Software & Data Management
The included CL-SU1w application provides full instrument control, real-time spectral visualization, batch analysis, and compliance reporting. It supports automated data logging synchronized with external triggers (e.g., shutter release or PLC pulse), enabling time-resolved studies of dynamic light sources. All raw spectral data (301-point spectra) are retained in native format and can be exported as ASCII text or Excel-compatible tables containing wavelength-indexed irradiance values, CIE XYZ tristimulus values, and calculated indices (Ra, R1–R15, TM-30 fidelity/saturation). The software enforces version-controlled configuration files, permits user-defined measurement templates (e.g., “LED binning protocol” or “display white-point verification”), and generates PDF summary reports with embedded spectral plots and pass/fail flags against user-set tolerances. No cloud dependency or subscription model is required—data remain fully under local administrative control.
Applications
- Photometric validation of backlight units (BLUs) and emissive displays per IEC 62341-6-3 and VESA DisplayHDR™ test specifications
- Color consistency auditing in LED manufacturing lines, including binning verification using Δuv and CRI thresholds
- Architectural lighting design verification—measuring horizontal/vertical illuminance, uniformity ratios (U1/U2), and spatial CCT distribution
- Medical device lighting compliance testing (e.g., surgical headlight output per IEC 60601-2-41)

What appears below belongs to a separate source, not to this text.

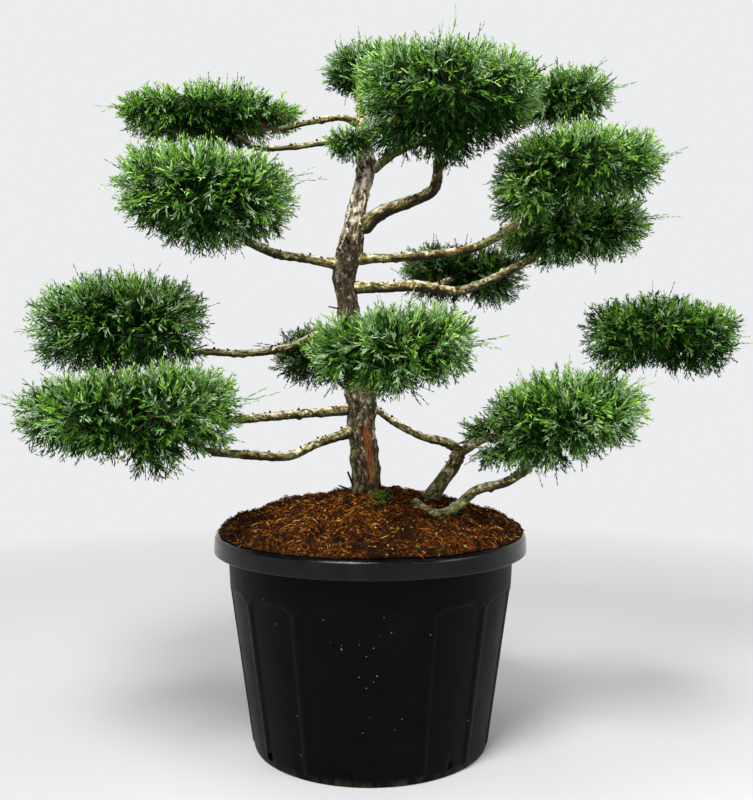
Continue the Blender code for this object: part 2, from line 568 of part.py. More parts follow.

- Photobiological safety pre-screening (IEC 62471) via spectral irradiance integration in UV-A (315–400 nm) and blue-light hazard (400–500 nm) bands
- Calibration transfer between integrating spheres and reference-grade spectroradiometers in metrology labs
FAQ
Does the CL-70F require annual recalibration to maintain stated accuracy?
Yes. Konica Minolta recommends traceable recalibration every 12 months at an authorized service center using NMIJ-traceable standards. Drift in spectral responsivity—particularly in the UV edge (<400 nm)—can exceed specification limits without periodic verification.
Can the CL-70F measure pulsed LEDs with duty cycles below 1%?
It supports flash mode down to 1/500 s exposure (2 ms), but accurate energy integration requires stable pulse profiles. For sub-millisecond or irregular pulses, a dedicated flash photometer (e.g., CL-500A with high-speed trigger) is advised.
Is spectral data export compatible with third-party analysis tools like MATLAB or Python?
Yes. Raw .csv exports contain wavelength (nm) and spectral irradiance (µW/cm²·nm) columns with header metadata—directly ingestible by NumPy, Pandas, or MATLAB’s readmatrix().
What is the minimum illuminance required to compute CRI values?
Chromaticity calculations require ≥5 lx for stable xy coordinates; CRI computation is only enabled above 30 lx due to signal-to-noise constraints in the violet/blue region.
Does the rotatable probe affect measurement repeatability?
No—the probe’s rotation mechanism uses hardened steel detents with <0.5° angular hysteresis. Repeatability studies per ISO 5725-2 confirm <0.2% inter-position variation in Ev and <0.0005 in xy across five probe orientations at fixed geometry.